Supplementary Video
Abstract
This paper presents a framework that leverages both control theory and machine learning to obtain stable and robust bipedal locomotion without the need for manual parameter tuning. Traditionally, gaits are generated through trajectory optimization methods and then realized experimentally — a process that often requires extensive tuning due to differences between the models and hardware. In this work, the process of gait realization via hybrid zero dynamics (HZD) based optimization problems is formally combined with preference-based learning to systematically realize dynamically stable walking. Importantly, this learning approach does not require a carefully constructed reward function, but instead utilizes human pairwise preferences. The power of the proposed approach is demonstrated through two experiments on a planar biped AMBER-3M: the first with rigid point feet, and the second with induced model uncertainty through the addition of springs where the added compliance was not accounted for in the gait generation or in the controller. In both experiments, the framework achieves stable, robust, efficient, and natural walking in fewer than 50 iterations with no reliance on a simulation environment. These results demonstrate a promising step in the unification of control theory and learning.
Learning Framework
The proposed procedure combines the Hybrid Zero Dynamics (HZD) approach to gait generation with a preference-based learning framework to achieve stable and robust experimental walking on the planar biped AMBER-3M. In general, preference-based learning is Bayesian optimization in the dueling-bandit setting. For a good overview on Bayesian optimization, we refer to this wonderful tutorial . More specifically, we consider the “k-armed dueling bandits problem”, originally presented here . For clarity we will outline the following scenarios:
The conventional one-armed bandit setting:
- A player has to choose which slot machine to play in a row of slot machines. Each time the player tries a slot machine, they obtain information of what that slot machine’s payout was.

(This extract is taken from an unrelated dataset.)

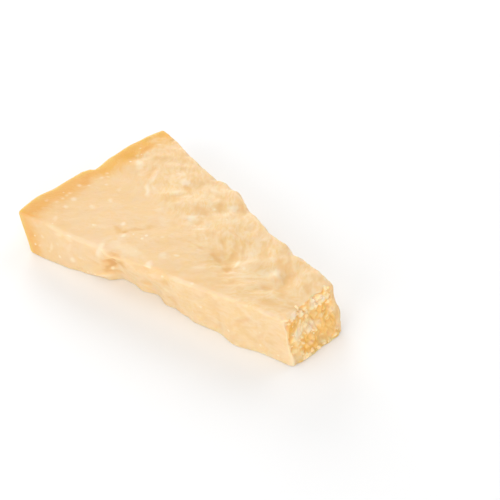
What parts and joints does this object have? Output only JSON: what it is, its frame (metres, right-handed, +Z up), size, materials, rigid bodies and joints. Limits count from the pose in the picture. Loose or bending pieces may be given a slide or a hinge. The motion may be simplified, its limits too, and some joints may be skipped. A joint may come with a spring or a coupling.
{
  "type": "parmesan cheese wedge",
  "caption": "Flat-lying wedge of hard, aged grating cheese with a thin amber rind at its wide end and its tip broken off, leaving a crumbly face.",
  "frame": {"origin": "on the surface the wedge lies on, in the middle of its footprint", "axes": "+X from the rind towards the broken tip, +Z up, so the long cut side at -Y is the one that shows beside the top in the picture"},
  "size_m": [0.1436, 0.0875, 0.0248],
  "materials": {
    "cheese": null
  },
  "bodies": {
    "root": {"parmesan_wedge": "cheese"}
  },
  "joints": []
}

The multi-armed bandit setting:
- A player must choose which machines to play, how many times to play each machine, and in which order to play them. In each iteration, the player recieves information from all of the played slot machines and can update their decision of which slot machines to play during the next iteration.
The dueling bandit setting:
- A player can play 2 slot machines in each iteration. However, the only information they receive after playing the slot machines is which machine gave them a higher payout.
The k-armed dueling bandit setting:
- A player can play \(k\) slot machines during each iteration. After playing the slot machines, the user receives a ranking of the payouts of the played slot machines.
Thus, since are operating within the the k-armed dueling bandit setting, we query the human operator for a ranking of the executed gaits. In all of our experiments, we select \(k = n = 2\), which means that the ranking is simply a single pairwise preference.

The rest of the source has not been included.